West Ham’s relegation has not only dragged the club into the Championship. It has dragged the board into open disagreement over who should lead the rebuild.

Nuno Espírito Santo, summoned for crisis talks on Monday, sits at the centre of a power struggle that will shape what comes next in east London. A decision on his future is expected before the end of the week. For now, nothing is settled. Not quite.

The expectation inside the club remains that Nuno will go. His three-year deal, signed when he replaced Graham Potter last September, includes a clause that allows West Ham to dismiss him without paying compensation. The same clause gives the 52-year-old the right to walk away on his own terms. Both sides can step back without a financial fight.

Yet the picture is no longer as clean as that contract makes it sound.

Daniel Kretinsky, the Czech billionaire and West Ham’s second-largest shareholder, wants Nuno to stay. He sees value in continuity, even after a season that ended with the drop. David Sullivan, the dominant figure in the boardroom for 16 years, is far less convinced.

Their disagreement lands at a delicate moment. Kretinsky has a deal in place to increase his stake and draw level with Sullivan’s control. The pair are each poised to buy a slice of the Gold family’s 25.1% holding, a move that would leave them sharing power more evenly at the top of the club.

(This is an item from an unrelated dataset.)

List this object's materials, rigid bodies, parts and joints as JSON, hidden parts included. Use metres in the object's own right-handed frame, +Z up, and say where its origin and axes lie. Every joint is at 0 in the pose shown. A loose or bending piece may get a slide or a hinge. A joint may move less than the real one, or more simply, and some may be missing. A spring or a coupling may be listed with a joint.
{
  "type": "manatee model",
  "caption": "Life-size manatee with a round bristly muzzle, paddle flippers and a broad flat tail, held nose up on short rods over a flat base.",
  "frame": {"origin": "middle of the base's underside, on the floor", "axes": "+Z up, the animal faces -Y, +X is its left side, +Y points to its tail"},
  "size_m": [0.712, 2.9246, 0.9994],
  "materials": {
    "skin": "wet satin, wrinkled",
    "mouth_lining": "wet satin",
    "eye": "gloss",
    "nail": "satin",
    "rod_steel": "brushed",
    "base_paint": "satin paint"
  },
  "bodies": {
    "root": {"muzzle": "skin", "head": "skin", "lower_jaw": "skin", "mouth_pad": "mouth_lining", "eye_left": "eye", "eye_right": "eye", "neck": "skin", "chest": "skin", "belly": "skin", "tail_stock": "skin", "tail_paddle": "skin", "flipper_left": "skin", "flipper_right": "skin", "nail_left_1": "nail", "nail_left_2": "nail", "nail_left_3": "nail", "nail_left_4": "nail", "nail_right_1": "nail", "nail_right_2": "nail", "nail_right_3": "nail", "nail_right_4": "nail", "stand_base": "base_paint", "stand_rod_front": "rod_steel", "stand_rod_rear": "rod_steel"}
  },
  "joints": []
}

Relegation complicates everything. It is expected to hit the value of that deal and, with it, the dynamics in the boardroom. The numbers have changed. So has the mood.

Sullivan, 77, has been the lightning rod for supporter anger. He was loudly targeted during last Sunday’s win over Leeds, with fans blaming him for the long slide that ended in the Championship. One source has put the chances of Sullivan deciding to sell up at “50-50” in the wake of relegation.

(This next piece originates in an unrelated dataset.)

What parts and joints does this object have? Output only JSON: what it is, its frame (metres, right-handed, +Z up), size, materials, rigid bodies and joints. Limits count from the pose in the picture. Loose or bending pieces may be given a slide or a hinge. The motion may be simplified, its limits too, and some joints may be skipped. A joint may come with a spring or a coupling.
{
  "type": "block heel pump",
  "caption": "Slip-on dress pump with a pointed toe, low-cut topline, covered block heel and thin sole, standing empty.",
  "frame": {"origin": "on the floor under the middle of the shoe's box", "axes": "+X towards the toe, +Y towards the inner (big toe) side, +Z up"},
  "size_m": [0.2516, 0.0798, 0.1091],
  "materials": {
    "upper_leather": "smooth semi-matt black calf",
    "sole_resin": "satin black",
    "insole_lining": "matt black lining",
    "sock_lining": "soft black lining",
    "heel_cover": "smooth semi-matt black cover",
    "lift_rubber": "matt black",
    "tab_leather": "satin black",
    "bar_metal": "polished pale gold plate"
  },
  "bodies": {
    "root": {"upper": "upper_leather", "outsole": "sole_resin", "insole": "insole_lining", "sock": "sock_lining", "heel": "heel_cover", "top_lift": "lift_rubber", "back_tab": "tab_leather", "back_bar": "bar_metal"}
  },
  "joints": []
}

Yet his behaviour this week tells a different story. His presence in talks with Nuno suggests he is not ready to walk away. Far from stepping back, he is understood to be heavily involved in discussions over how to rebuild the squad and assemble a side capable of bouncing straight back up.

The stakes are obvious. Get this wrong and West Ham risk becoming stuck in the second tier. Get it right and they can use a single season in the Championship as a reset, not a sentence.

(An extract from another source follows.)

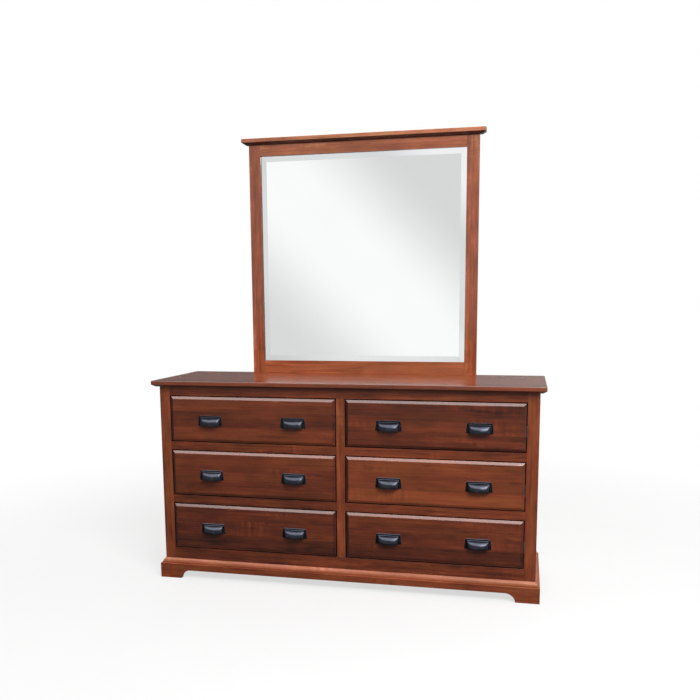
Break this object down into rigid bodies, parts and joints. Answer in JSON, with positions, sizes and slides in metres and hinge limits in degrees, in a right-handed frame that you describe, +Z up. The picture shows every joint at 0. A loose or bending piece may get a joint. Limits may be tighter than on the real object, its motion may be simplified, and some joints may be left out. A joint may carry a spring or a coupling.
{
  "type": "dresser with mirror",
  "caption": "Wide wooden dresser with inset bevelled drawers on telescopic slides, cup pulls, a moulded base with bracket feet and a framed bevelled mirror standing on the back of the top.",
  "frame": {"origin": "centre of the footprint of the whole object, on the floor", "axes": "+X along the width to the right seen from the front, +Y from the drawers to the back, +Z up"},
  "size_m": [1.626, 0.502, 1.9165],
  "materials": {
    "stained_wood": "reddish brown stain under satin lacquer",
    "drawer_front_wood": "reddish brown stain under satin lacquer, grain along the drawer",
    "drawer_box_wood": "clear lacquered pale hardwood",
    "inner_wood": "plain sanded hardwood",
    "plywood": "sanded plywood",
    "pull_metal": "blued black, soft gloss",
    "slide_steel": "zinc plated",
    "mirror_glass": "silvered glass with a polished bevel"
  },
  "bodies": {
    "case": {"top_board": "stained_wood", "side_panel_left": "stained_wood", "side_panel_right": "stained_wood", "centre_partition": "inner_wood", "bottom_board": "plywood", "back_panel": "plywood", "back_rails": "inner_wood", "top_rail": "stained_wood", "bottom_rail": "stained_wood", "drawer_rails": "stained_wood", "centre_stile": "stained_wood", "outer_stile_left": "stained_wood", "outer_stile_right": "stained_wood", "slide_fillers": "inner_wood", "slide_channels": "slide_steel", "base_front": "stained_wood", "base_sides": "stained_wood", "foot_blocks": "inner_wood", "mirror_posts": "stained_wood", "mirror_rails": "stained_wood", "mirror_crown": "stained_wood", "mirror_glass": "mirror_glass", "mirror_backboard": "plywood", "mirror_supports": "stained_wood"},
    "drawer_left_top": {"front_left_top": "drawer_front_wood", "box_left_top": "drawer_box_wood", "bottom_left_top": "drawer_box_wood", "pulls_left_top": "pull_metal", "runners_left_top": "slide_steel"},
    "slide_left_top": {"slides_left_top": "slide_steel"},
    "drawer_left_middle": {"front_left_middle": "drawer_front_wood", "box_left_middle": "drawer_box_wood", "bottom_left_middle": "drawer_box_wood", "pulls_left_middle": "pull_metal", "runners_left_middle": "slide_steel"},
    "slide_left_middle": {"slides_left_middle": "slide_steel"},
    "drawer_left_bottom": {"front_left_bottom": "drawer_front_wood", "box_left_bottom": "drawer_box_wood", "bottom_left_bottom": "drawer_box_wood", "pulls_left_bottom": "pull_metal", "runners_left_bottom": "slide_steel"},
    "slide_left_bottom": {"slides_left_bottom": "slide_steel"},
    "drawer_right_top": {"front_right_top": "drawer_front_wood", "box_right_top": "drawer_box_wood", "bottom_right_top": "drawer_box_wood", "pulls_right_top": "pull_metal", "runners_right_top": "slide_steel"},
    "slide_right_top": {"slides_right_top": "slide_steel"},
    "drawer_right_middle": {"front_right_middle": "drawer_front_wood", "box_right_middle": "drawer_box_wood", "bottom_right_middle": "drawer_box_wood", "pulls_right_middle": "pull_metal", "runners_right_middle": "slide_steel"},
    "slide_right_middle": {"slides_right_middle": "slide_steel"},
    "drawer_right_bottom": {"front_right_bottom": "drawer_front_wood", "box_right_bottom": "drawer_box_wood", "bottom_right_bottom": "drawer_box_wood", "pulls_right_bottom": "pull_metal", "runners_right_bottom": "slide_steel"},
    "slide_right_bottom": {"slides_right_bottom": "slide_steel"}
  },
  "joints": [
    {"name": "drawer_left_top_slide", "type": "slide", "parent": "case", "child": "drawer_left_top", "axis": [0, -1, 0], "range_m": [0, 0.4]},
    {"name": "slide_left_top_slide", "type": "slide", "parent": "case", "child": "slide_left_top", "axis": [0, -1, 0], "range_m": [0, 0.2]},
    {"name": "drawer_left_middle_slide", "type": "slide", "parent": "case", "child": "drawer_left_middle", "axis": [0, -1, 0], "range_m": [0, 0.4]},
    {"name": "slide_left_middle_slide", "type": "slide", "parent": "case", "child": "slide_left_middle", "axis": [0, -1, 0], "range_m": [0, 0.2]},
    {"name": "drawer_left_bottom_slide", "type": "slide", "parent": "case", "child": "drawer_left_bottom", "axis": [0, -1, 0], "range_m": [0, 0.4]},
    {"name": "slide_left_bottom_slide", "type": "slide", "parent": "case", "child": "slide_left_bottom", "axis": [0, -1, 0], "range_m": [0, 0.2]},
    {"name": "drawer_right_top_slide", "type": "slide", "parent": "case", "child": "drawer_right_top", "axis": [0, -1, 0], "range_m": [0, 0.4]},
    {"name": "slide_right_top_slide", "type": "slide", "parent": "case", "child": "slide_right_top", "axis": [0, -1, 0], "range_m": [0, 0.2]},
    {"name": "drawer_right_middle_slide", "type": "slide", "parent": "case", "child": "drawer_right_middle", "axis": [0, -1, 0], "range_m": [0, 0.4]},
    {"name": "slide_right_middle_slide", "type": "slide", "parent": "case", "child": "slide_right_middle", "axis": [0, -1, 0], "range_m": [0, 0.2]},
    {"name": "drawer_right_bottom_slide", "type": "slide", "parent": "case", "child": "drawer_right_bottom", "axis": [0, -1, 0], "range_m": [0, 0.4]},
    {"name": "slide_right_bottom_slide", "type": "slide", "parent": "case", "child": "slide_right_bottom", "axis": [0, -1, 0], "range_m": [0, 0.2]}
  ],
  "couplings": [
    {"joint": "slide_left_top_slide", "follows": "drawer_left_top_slide", "ratio": 0.5},
    {"joint": "slide_left_middle_slide", "follows": "drawer_left_middle_slide", "ratio": 0.5},
    {"joint": "slide_left_bottom_slide", "follows": "drawer_left_bottom_slide", "ratio": 0.5},
    {"joint": "slide_right_top_slide", "follows": "drawer_right_top_slide", "ratio": 0.5},
    {"joint": "slide_right_middle_slide", "follows": "drawer_right_middle_slide", "ratio": 0.5},
    {"joint": "slide_right_bottom_slide", "follows": "drawer_right_bottom_slide", "ratio": 0.5}
  ]
}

Nuno’s own intentions will carry weight in the final call. The club must decide whether he is the man to lead a promotion push; he must decide whether he wants to manage in the Championship at all. If either side hesitates, the exit door stands wide open.

West Ham have already identified alternatives. Scott Parker, who has experience of steering Fulham and Bournemouth in the second tier, is on the list. So is Slaven Bilic, a popular former manager at the club and no stranger to the unique pressures around West Ham. Gary O’Neil, who impressed with his work in difficult circumstances elsewhere, is another name under consideration.

For now, though, everything circles back to Nuno and a board that cannot quite agree what to do with him.

The club has been relegated. The ownership structure is shifting. The supporters are restless. A manager sits in limbo while two power brokers weigh up the future.

West Ham have fallen. The real question now is who they trust to lead the climb.